The emergence of shale gas is clearly the most disruptive force to hit the U.S. natural gas market in the past 40 years. In less than five years, the rapid growth in shale-gas production has revolutionized expectations about what is possible in domestic gas supply.

But how disruptive will shale gas be? Will its impact be felt into the next century, or will it significantly diminish by 2050? Will its impact extend into other energy markets, such as fuels for transportation? This article addresses these questions by reviewing the role of shale gas in recent U.S. natural gas production and by examining the potential size of shale-gas recoverable resources.

The recent emergence of shale gas is, in the long view, part of the growing importance of unconventional sources of natural gas—tight sandstones and carbonates, coalbed methane and shale gas—in U.S. gas production. The recent rapid growth in shale-gas production has only intensified this trend. From 1980 to 2005, unconventional gas production increased steadily, growing at an average rate of 7% annually (essentially doubling every decade). This expansion was driven by production from tight sandstones and coalbed methane.

From 1980 to 2005, unconventional gas production doubled every decade. Since 2005, it has soared, propelled by shale gas.

Since 2005, however, shale gas has become the leading force in unconventional production. Its rise has been spectacular, from a modest 720 billion cubic feet (Bcf) in 2005 to 4.4 trillion cubic feet (Tcf) in 2010. Shale gas has propelled total unconventional gas production to 12.6 Tcf in 2010 and a likely 14.4 Tcf in 2011, an annual growth rate of more than 11% since 2005. This spectacular growth has transformed expectations about the future of U.S. natural gas production.
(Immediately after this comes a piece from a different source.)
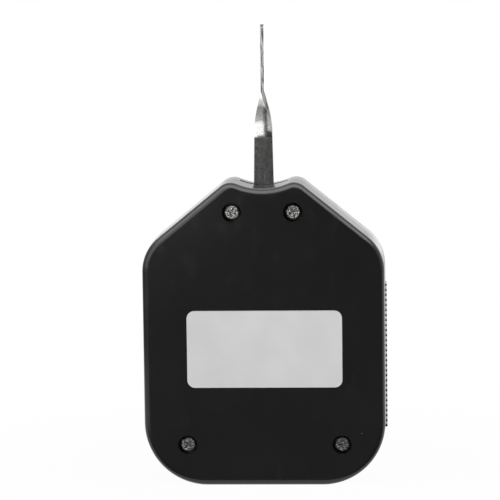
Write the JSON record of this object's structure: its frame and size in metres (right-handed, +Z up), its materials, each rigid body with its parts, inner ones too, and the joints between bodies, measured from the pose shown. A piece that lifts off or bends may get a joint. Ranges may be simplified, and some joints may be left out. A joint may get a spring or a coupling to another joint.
{
  "type": "force gauge",
  "caption": "Hand-held dial tension gauge: moulded case, a twisted feeler lever that swings at the top, geared movement, dial with pointer under a turning bezel.",
  "frame": {"origin": "centre of the flat base of the case, halfway through the whole depth", "axes": "+Z up along the feeler lever, -Y out of the dial, +Y out of the back cover"},
  "size_m": [0.0632, 0.022, 0.1185],
  "materials": {
    "case_plastic": "moulded, fine satin grain",
    "bezel_plastic": "moulded, smooth",
    "plated_steel": "nickel plated, a little worn",
    "label_film": "blank printed film",
    "brass": "stamped and turned",
    "blade_steel": "ground lengthwise",
    "turned_steel": "turned",
    "spring_steel": "tempered",
    "dial_enamel": "matt white",
    "pointer_enamel": "matt black",
    "clear_lens": "clear moulded acrylic"
  },
  "bodies": {
    "case": {"back_cover": "case_plastic", "front_case": "case_plastic", "case_screws": "plated_steel", "blank_label": "label_film", "rear_plate": "brass", "front_plate": "brass", "plate_pillars": "brass", "plate_screws": "plated_steel", "movement_screws": "plated_steel", "lever_bushes": "brass", "pointer_bushes": "brass", "travel_stops": "turned_steel", "main_spring": "spring_steel", "main_spring_stud": "turned_steel", "hairspring": "spring_steel", "hairspring_stud": "turned_steel", "bezel_snap_ring": "spring_steel", "zero_stop_pin": "turned_steel"},
    "lever": {"feeler_lever": "blade_steel", "lever_hub": "brass", "lever_shaft": "turned_steel", "lever_rivets": "turned_steel", "sector_gear": "brass", "counterweight": "brass", "main_spring_collet": "brass"},
    "pointer": {"pointer_arbor": "turned_steel", "pinion": "turned_steel", "hairspring_collet": "brass", "pointer": "pointer_enamel", "pointer_hub": "pointer_enamel"},
    "bezel": {"bezel_ring": "bezel_plastic", "lens": "clear_lens", "lens_spacer": "bezel_plastic", "dial_plate": "dial_enamel"}
  },
  "joints": [
    {"name": "lever_swing", "type": "hinge", "parent": "case", "child": "lever", "pos_m": [0, 0, 0.0583], "axis": [0, 1, 0], "range_deg": [-10, 10], "stiffness_Nm_per_rad": 0.033, "deforming": ["main_spring"]},
    {"name": "pointer_turn", "type": "hinge", "parent": "case", "child": "pointer", "pos_m": [0, 0, 0.031], "axis": [0, 1, 0], "continuous": true, "deforming": ["hairspring"]},
    {"name": "bezel_turn", "type": "hinge", "parent": "case", "child": "bezel", "pos_m": [0, -0.0095, 0.031], "axis": [0, 1, 0], "range_deg": [-12, 12]}
  ],
  "couplings": [
    {"joint": "pointer_turn", "follows": "lever_swing", "ratio": -12}
  ]
}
Since 1972, when conventional gas production in the contiguous U.S. peaked at 21.2 Tcf, it has been declining relentlessly. By 2010, conventional gas production was an estimated 7 Tcf, only one-third of its peak 38 years earlier. A level of conventional production this low was last seen in 1950.
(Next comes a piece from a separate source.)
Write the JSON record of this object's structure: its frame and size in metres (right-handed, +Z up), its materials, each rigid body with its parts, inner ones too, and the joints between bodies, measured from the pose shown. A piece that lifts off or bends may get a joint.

Unconventional production grew sufficiently over the past 25 years to reverse the decline in overall production from its nadir of 15.3 Tcf in 1986. While tight-sandstone and coalbedmethane production were indispensible in reversing the decline in production, they were never large enough to push total production beyond the 18 to 19 Tcf per year plateau of 1995-2005. Transitional sources of natural gas—deep and ultradeep gas, deepwater gas, and self-sourced gas—never achieved great significance, peaking at 2.1 Tcf from 2002 to 2004. Their contribution was modest—only 11% of national production at their peak—despite their being touted for a few decades as the next great source of domestic gas production.

The rapid growth in shale-gas production is pushing total U.S. production to new heights. In 2011, dry-gas production in the contiguous U.S. reached 22.6 Tcf, equaling the record level set in 1972. In 2012, that record should easily be surpassed.
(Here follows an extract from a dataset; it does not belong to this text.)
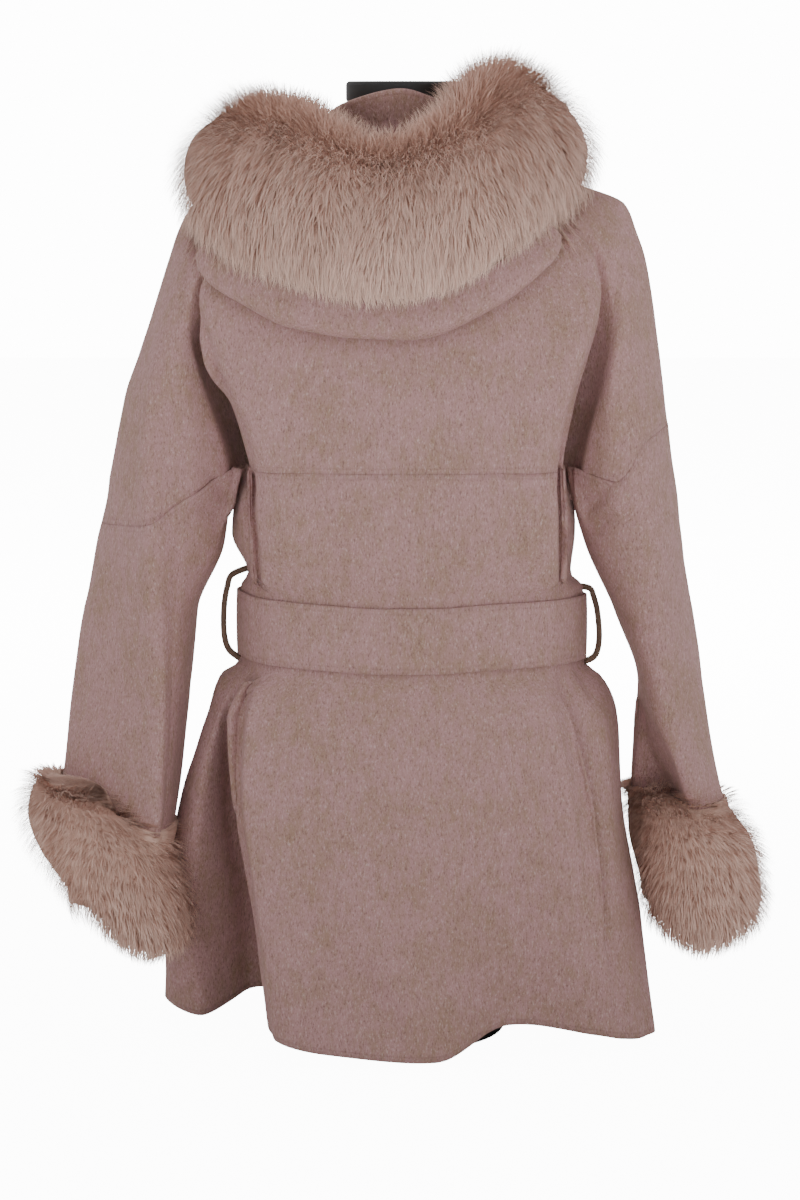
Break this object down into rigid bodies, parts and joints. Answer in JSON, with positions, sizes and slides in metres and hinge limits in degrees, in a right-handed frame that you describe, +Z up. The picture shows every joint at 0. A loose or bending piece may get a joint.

Because of shale gas, unconventional gas has become the dominant source of domestic gas supply. In 2006, unconventional gas provided a plurality of production. By 2008, this plurality had become a modest majority. By 2011, unconventional gas was providing 64% of natural gas production in the contiguous 48 states.

Disruptive effects

The rapid increase in shale-gas production created major disruptive effects throughout the natural gas market, beginning in 2008. These effects were dampened by the increase in natural gas consumption from 23.3 Tcf in 2008 to a projected 24.5 Tcf in 2011. Increased use of natural gas to generate electricity (baseload, peaking, and as a necessary backup for intermittent renewable sources such as wind) drove this consumption rise.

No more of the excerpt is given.